A non-refundable annual fee of $500 is due for this agreement to be valid. This agreement will be null and void if no fee is received within one month of the date of first execution date, or in subsequent years, within one month of the annual renewal date.
9. Applicable Law.
This Agreement and all its terms and conditions shall be governed exclusively by and interpreted under the statutory, decisional, administrative and other laws of California and all disputes and litigation regarding this Agreement, its construction and matters connected with its performance be subject to the exclusive jurisdiction of the state and federal courts in the Central District of California (the “Court”), and (b) to submit any disputes, matters of interpretation, or enforcement actions arising with respect to the subject matter of this Agreement exclusively to the Court.

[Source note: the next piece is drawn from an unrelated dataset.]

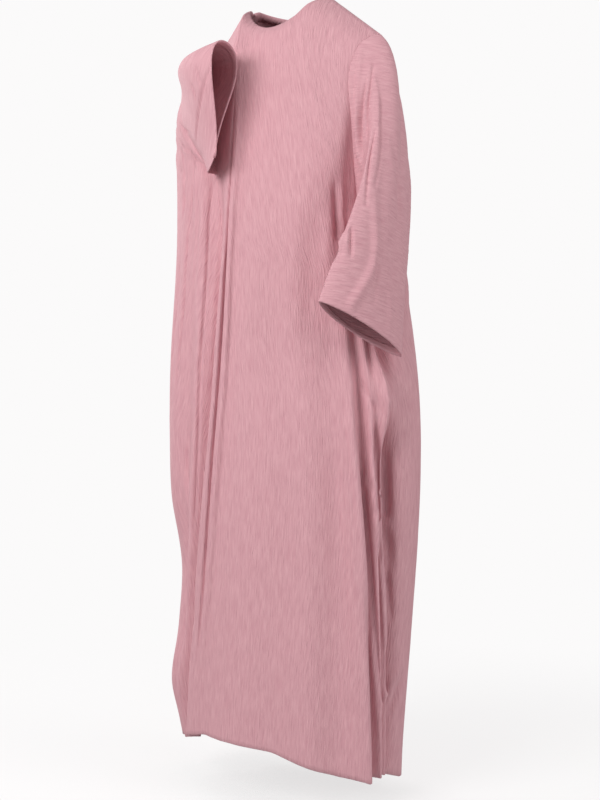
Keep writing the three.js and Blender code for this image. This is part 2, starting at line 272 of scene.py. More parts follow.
# %% Places on the cloth
for piece in CLOTH.values():
    points = piece["points"]
    steps_across = np.linalg.norm(np.diff(points, axis=1), axis=2)
    steps_down = np.linalg.norm(np.diff(points, axis=0), axis=2)
    across = np.concatenate([np.zeros((len(points), 1)), np.cumsum(steps_across, axis=1)], axis=1)
    down = np.concatenate([np.zeros((1, points.shape[1])), np.cumsum(steps_down, axis=0)], axis=0)
    piece["width"] = across[:, -1]
    piece["across"] = across - across[:, -1:] / 2
    piece["down"] = down
    if piece["closed"]:
        travel = points[-1].mean(axis=0) - points[0, np.argmax(points[0, :, 2])]
        piece["over"] = points @ (travel / np.linalg.norm(travel))
        piece["along"] = piece["across"]
    else:
        piece["over"] = piece["across"]
        piece["along"] = -points[:, :, 2]
    print("cloth", piece["node"], "width", piece["width"].min().round(3), "to", piece["width"].max().round(3),
          "length", down[-1].min().round(3), "to", down[-1].max().round(3))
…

The parties hereby waive any challenge to the jurisdiction or venue of the Court over these matters.
10. Entire Agreement.
This Agreement sets forth the entire understanding between the parties, and all other prior understandings are canceled. The parties agree to be bound by this electronic contract.
No changes in the terms of this Agreement shall be valid except when and if reduced to writing and signed by a legally authorized representative of Licensor.
12. No Joint Venture.
Nothing in this Agreement shall be construed to place the parties in the relationship of partners or joint venturers. Neither party shall have the power to obligate or bind the other party in any manner whatsoever.
Any notice under this Agreement shall be in writing and shall be mailed by certified mail.